An analytical design method is proposed to solve the bandwidth limitations of the Nolen matrix structure. It is based on complex exponential signal and signal flow graphs that provide numerical calculations for its fundamental building blocks. A 4×4 Nolen matrix topology is rigorously used by the signal flow graphs, and the phase relationships between internal components are obtained based on complex exponential signals. Based on this, a novel topology based on differential phase shifters and couplers is proposed. A broadband prototype is designed, built, and measured for verification purposes. Measured bandwidths range from 40% to 48.24% for ports 1–4, exhibiting the broadest bandwidth among previously published designs.

A dimension expansion method is proposed to solve the interlocking structure problem in two-dimensional beamforming network topologies. The vertical and horizontal sub-layers can be rotated and orderly arranged, leading to effectively planarized two-dimensional topology. To validate the effectiveness of the proposed method, a broadband planar two-dimensional 3×3 Nolen matrix is designed. It is constructed using a novel 9×9 crossed phase-shift network and 3×3 Nolen matrix. The 9×9 crossed phase-shift network consists of nine crossovers, providing parallel signal transfers in different paths between the expanded sub-layers. For verification, a prototype is designed, built, and measured. Measured bandwidths range from 65.31% to 87.32% for the input ports, validating the proposed dimension expansion method.

To eliminate limited beam resolution and narrow bandwidth in traditional switched-beam systems, a broadband beamforming network with flexible port numbers is proposed. It adopts the Butler matrix as a main frame, and the Nolen matrix is used as a building block. The 2N order Butler matrix port numbers can be extended to P×M input port numbers and N×Q output port numbers. They are connected via two power distribution groups and two crossed phase-shift networks to form a highly flexible phase coherence beamforming network. Rigorous signal flow analysis is performed to ascertain the amplitude and phase relationships of the internal components and are verified with 3×3 Nolen matrix and 9×9 beamforming network structures. The measured performance reveals a beam-switching capability with a matched bandwidth greater than 62.3%. When integrated with ME dipoles, a bandwidth from 4.2 GHz to 6.4 GHz is obtained.
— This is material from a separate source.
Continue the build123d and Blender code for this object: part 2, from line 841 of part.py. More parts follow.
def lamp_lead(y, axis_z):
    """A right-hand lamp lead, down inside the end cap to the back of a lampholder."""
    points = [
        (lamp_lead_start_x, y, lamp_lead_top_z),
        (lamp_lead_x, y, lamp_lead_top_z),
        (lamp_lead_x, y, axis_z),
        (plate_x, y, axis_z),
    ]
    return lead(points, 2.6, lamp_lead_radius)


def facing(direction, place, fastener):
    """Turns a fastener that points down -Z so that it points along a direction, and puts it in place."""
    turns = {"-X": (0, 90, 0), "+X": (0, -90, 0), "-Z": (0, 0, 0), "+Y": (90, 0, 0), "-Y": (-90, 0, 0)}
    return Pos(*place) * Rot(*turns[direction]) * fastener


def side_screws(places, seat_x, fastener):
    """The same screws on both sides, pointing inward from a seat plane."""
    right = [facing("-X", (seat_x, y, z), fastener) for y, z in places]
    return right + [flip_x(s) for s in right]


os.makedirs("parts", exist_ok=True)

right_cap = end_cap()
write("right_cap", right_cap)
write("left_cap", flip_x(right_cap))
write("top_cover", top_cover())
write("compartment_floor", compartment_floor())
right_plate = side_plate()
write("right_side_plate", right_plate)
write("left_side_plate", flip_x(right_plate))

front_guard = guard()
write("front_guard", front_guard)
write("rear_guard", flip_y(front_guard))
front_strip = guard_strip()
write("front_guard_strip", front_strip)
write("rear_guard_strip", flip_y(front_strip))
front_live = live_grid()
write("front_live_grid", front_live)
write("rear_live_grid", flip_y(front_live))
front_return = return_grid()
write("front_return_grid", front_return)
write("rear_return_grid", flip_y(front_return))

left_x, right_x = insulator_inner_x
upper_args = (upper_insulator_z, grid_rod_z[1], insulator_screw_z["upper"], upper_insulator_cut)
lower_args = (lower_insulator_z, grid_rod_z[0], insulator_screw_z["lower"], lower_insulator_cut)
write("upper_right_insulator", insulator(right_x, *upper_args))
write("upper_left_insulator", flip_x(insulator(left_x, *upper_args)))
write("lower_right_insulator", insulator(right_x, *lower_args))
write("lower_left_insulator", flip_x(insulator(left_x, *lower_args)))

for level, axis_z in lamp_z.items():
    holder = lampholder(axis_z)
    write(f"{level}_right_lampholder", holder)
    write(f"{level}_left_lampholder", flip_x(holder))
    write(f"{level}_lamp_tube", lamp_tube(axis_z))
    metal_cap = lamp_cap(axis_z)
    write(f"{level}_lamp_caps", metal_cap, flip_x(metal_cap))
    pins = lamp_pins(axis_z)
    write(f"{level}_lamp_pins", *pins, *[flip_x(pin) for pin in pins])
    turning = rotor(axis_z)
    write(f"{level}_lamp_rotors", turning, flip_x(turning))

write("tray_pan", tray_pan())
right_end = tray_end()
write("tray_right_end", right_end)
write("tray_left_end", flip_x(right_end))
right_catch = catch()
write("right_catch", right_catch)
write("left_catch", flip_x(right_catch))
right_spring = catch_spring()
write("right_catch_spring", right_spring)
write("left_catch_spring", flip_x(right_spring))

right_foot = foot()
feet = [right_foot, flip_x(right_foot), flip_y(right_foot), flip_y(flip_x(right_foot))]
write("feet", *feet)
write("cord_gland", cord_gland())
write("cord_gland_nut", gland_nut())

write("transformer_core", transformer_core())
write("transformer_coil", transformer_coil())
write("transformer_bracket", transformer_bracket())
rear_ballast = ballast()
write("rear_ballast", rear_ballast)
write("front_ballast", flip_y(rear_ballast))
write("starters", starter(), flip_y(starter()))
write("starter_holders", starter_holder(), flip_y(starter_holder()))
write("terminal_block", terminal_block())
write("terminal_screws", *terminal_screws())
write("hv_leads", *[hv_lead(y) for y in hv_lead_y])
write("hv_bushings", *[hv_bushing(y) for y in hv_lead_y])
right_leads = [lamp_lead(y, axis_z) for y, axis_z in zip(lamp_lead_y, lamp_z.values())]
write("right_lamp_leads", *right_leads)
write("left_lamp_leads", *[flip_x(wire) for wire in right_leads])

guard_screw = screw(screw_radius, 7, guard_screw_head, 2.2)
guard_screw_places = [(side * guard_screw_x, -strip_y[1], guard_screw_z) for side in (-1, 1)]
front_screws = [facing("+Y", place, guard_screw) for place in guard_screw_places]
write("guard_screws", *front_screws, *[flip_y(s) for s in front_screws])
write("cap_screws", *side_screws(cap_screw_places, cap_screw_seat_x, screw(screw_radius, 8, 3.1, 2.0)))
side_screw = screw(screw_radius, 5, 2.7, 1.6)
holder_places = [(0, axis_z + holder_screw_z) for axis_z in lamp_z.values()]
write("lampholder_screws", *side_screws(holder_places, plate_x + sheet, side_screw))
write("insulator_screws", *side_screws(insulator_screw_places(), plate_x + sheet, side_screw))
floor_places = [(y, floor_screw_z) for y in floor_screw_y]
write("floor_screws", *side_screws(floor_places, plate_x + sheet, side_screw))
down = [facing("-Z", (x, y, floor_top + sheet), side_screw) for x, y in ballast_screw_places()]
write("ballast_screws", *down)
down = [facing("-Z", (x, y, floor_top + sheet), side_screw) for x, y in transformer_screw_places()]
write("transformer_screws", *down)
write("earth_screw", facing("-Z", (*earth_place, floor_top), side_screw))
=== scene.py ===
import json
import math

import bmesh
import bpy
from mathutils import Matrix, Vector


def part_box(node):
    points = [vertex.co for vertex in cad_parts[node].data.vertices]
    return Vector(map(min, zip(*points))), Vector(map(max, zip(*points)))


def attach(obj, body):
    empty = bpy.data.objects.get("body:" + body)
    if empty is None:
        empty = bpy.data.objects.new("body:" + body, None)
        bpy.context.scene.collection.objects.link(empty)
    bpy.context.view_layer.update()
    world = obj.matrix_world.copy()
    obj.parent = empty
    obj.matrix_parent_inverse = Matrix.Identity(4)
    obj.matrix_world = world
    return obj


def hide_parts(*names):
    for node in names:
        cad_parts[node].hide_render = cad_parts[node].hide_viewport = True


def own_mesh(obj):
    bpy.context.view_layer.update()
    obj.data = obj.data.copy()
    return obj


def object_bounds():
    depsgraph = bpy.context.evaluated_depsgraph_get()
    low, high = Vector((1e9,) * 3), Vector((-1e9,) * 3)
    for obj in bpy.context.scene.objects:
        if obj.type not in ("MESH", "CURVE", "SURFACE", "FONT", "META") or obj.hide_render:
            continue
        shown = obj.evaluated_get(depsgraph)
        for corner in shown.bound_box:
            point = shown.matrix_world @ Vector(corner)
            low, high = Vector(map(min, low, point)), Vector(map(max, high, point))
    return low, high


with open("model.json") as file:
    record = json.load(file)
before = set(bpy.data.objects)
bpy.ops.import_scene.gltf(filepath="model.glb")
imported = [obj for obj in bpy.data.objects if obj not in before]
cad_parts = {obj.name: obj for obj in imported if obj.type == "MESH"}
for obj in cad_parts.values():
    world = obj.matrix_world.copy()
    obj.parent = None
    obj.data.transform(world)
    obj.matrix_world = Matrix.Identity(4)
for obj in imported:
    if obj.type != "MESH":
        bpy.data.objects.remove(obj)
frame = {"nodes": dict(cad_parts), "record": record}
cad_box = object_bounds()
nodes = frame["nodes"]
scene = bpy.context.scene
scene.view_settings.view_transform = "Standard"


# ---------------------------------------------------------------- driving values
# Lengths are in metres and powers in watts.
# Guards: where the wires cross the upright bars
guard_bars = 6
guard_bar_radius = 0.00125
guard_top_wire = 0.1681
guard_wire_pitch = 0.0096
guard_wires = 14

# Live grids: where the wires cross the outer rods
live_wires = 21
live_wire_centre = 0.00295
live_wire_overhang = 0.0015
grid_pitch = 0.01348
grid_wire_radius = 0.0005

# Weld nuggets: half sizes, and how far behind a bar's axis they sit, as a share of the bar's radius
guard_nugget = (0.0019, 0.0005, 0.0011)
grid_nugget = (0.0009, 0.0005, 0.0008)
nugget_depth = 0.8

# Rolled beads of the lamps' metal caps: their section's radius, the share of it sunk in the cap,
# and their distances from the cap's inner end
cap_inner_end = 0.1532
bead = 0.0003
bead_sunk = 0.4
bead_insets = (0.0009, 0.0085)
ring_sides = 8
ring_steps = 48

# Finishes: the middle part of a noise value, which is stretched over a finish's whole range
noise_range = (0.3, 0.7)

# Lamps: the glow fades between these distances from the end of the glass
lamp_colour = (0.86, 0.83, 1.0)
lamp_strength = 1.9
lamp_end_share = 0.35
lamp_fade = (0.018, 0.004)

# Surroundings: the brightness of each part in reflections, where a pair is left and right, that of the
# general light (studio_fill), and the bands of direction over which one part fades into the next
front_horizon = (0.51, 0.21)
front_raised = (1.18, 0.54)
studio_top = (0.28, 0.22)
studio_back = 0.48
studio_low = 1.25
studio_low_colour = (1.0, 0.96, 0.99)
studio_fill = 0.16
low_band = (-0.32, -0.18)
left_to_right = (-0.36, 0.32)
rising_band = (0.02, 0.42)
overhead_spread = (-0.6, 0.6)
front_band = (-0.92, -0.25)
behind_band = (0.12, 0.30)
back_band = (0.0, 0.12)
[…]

To provide radiation beams with high pattern diversity, two flexible switched-beam systems are proposed based on reconfigurable beamforming networks. Array factor calculation is performed with a 3-element antenna array. The excitation requirements for radiation zeros, single/dual-lobe, and isotropic array factors are provided and further examined by vector analysis using two 3×3 Nolen matrix topologies. The first is a flexible switched-beam system A, which achieves three single-beam and two dual-beam radiation patterns. It is constructed using a 3-element patch antenna array and a compact 3×3 Nolen matrix integrated with one reconfigurable phase shifter. The second is system B, which achieves five single-beam, one dual-beam, and one wide-beam radiation pattern. It utilizes a 3-bit reconfigurable power divider to provide single/dual/tri-feeds to a 3×3 Nolen matrix. This is validated by both simulations and measurements. This simple and compact structure with less control bias makes them good candidates for complex beamforming application scenarios.